Goal — Give all of the lines again, with nothing added or dropped.

Material —

* Begin *

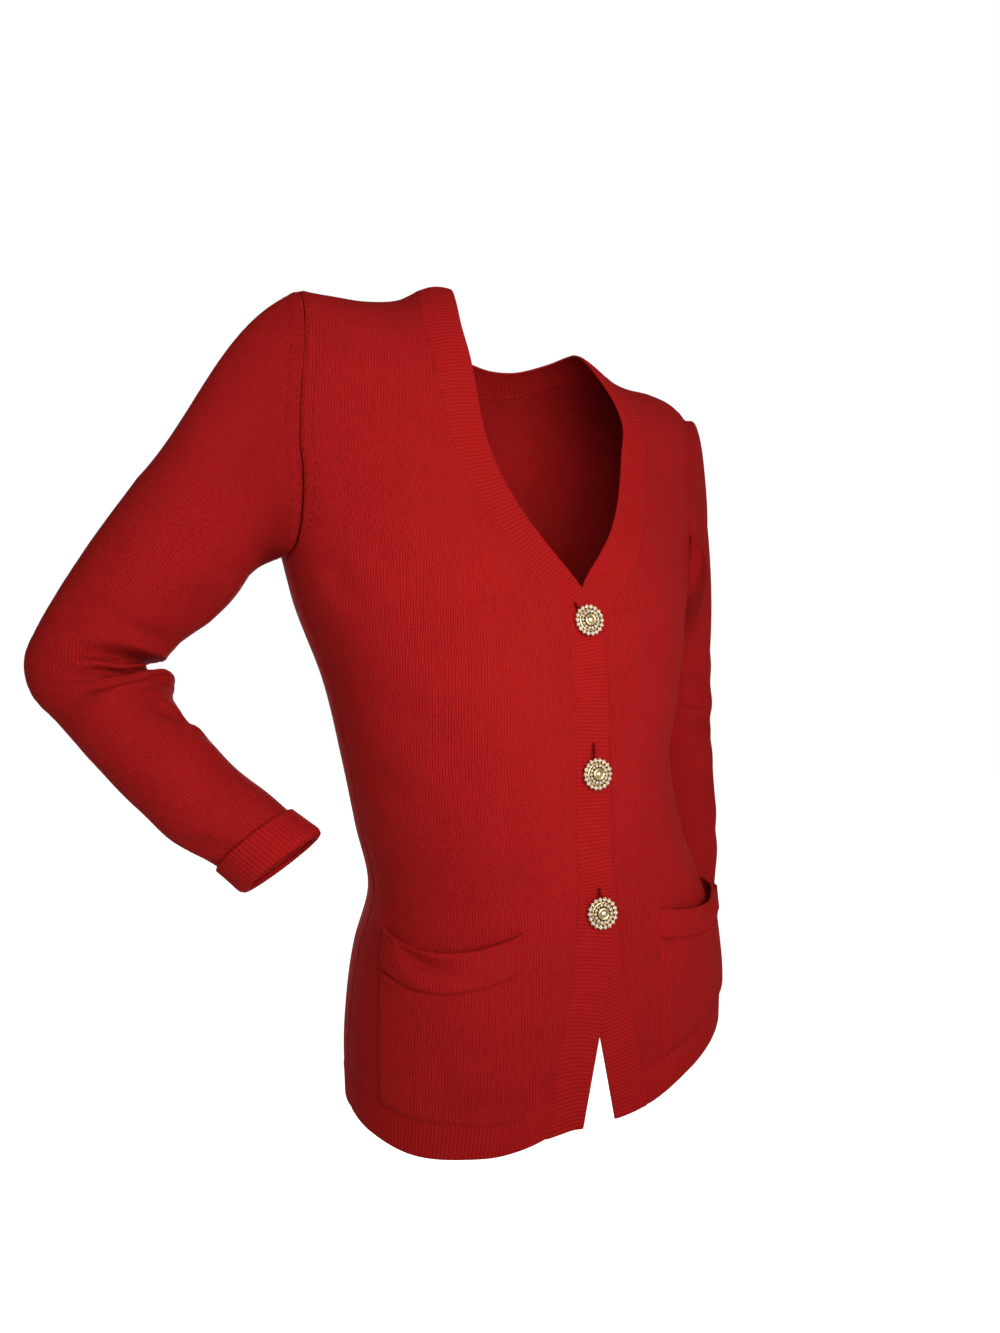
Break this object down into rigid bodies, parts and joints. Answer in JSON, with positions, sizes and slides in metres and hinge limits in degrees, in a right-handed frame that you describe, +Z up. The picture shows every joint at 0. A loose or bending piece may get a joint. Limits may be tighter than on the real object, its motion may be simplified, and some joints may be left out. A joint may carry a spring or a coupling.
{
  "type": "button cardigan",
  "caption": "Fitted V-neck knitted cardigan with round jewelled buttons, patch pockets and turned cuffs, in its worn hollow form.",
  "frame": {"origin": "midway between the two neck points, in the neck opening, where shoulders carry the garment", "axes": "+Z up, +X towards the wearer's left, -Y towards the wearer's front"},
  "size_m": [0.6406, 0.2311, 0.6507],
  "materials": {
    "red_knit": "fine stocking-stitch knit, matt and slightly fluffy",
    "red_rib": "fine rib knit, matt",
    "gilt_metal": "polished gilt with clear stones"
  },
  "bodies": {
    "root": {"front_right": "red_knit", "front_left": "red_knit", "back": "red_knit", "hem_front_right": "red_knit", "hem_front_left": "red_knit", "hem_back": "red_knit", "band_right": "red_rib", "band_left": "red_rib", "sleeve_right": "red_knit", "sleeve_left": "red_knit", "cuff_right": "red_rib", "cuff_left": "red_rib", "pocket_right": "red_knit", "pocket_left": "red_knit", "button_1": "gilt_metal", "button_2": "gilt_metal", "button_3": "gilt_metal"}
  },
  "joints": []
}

* End *

Solution to the problem —
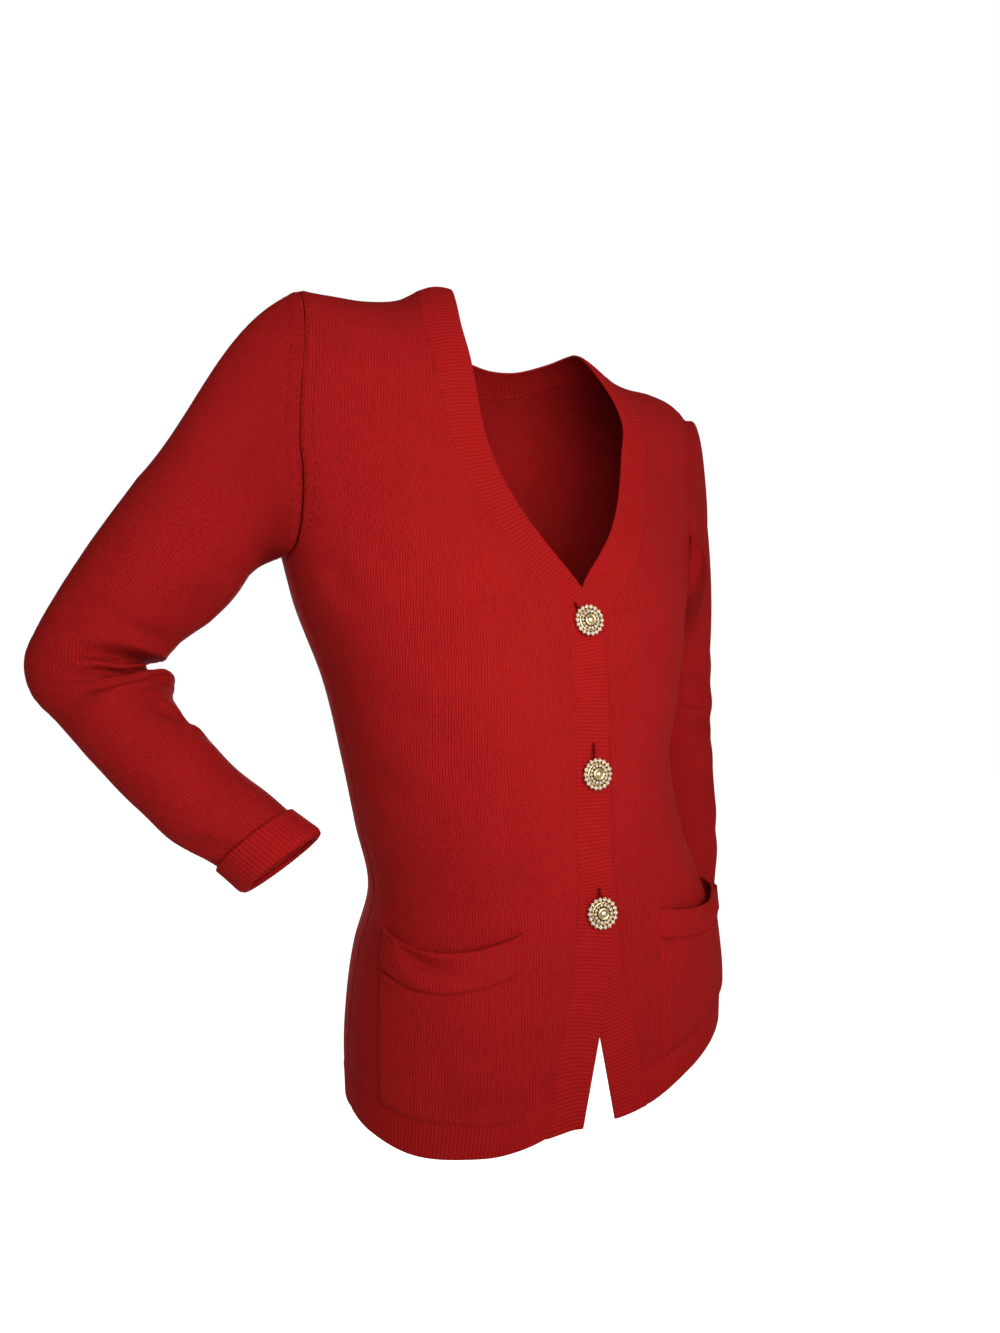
Break this object down into rigid bodies, parts and joints. Answer in JSON, with positions, sizes and slides in metres and hinge limits in degrees, in a right-handed frame that you describe, +Z up. The picture shows every joint at 0. A loose or bending piece may get a joint. Limits may be tighter than on the real object, its motion may be simplified, and some joints may be left out. A joint may carry a spring or a coupling.
{
  "type": "button cardigan",
  "caption": "Fitted V-neck knitted cardigan with round jewelled buttons, patch pockets and turned cuffs, in its worn hollow form.",
  "frame": {"origin": "midway between the two neck points, in the neck opening, where shoulders carry the garment", "axes": "+Z up, +X towards the wearer's left, -Y towards the wearer's front"},
  "size_m": [0.6406, 0.2311, 0.6507],
  "materials": {
    "red_knit": "fine stocking-stitch knit, matt and slightly fluffy",
    "red_rib": "fine rib knit, matt",
    "gilt_metal": "polished gilt with clear stones"
  },
  "bodies": {
    "root": {"front_right": "red_knit", "front_left": "red_knit", "back": "red_knit", "hem_front_right": "red_knit", "hem_front_left": "red_knit", "hem_back": "red_knit", "band_right": "red_rib", "band_left": "red_rib", "sleeve_right": "red_knit", "sleeve_left": "red_knit", "cuff_right": "red_rib", "cuff_left": "red_rib", "pocket_right": "red_knit", "pocket_left": "red_knit", "button_1": "gilt_metal", "button_2": "gilt_metal", "button_3": "gilt_metal"}
  },
  "joints": []
}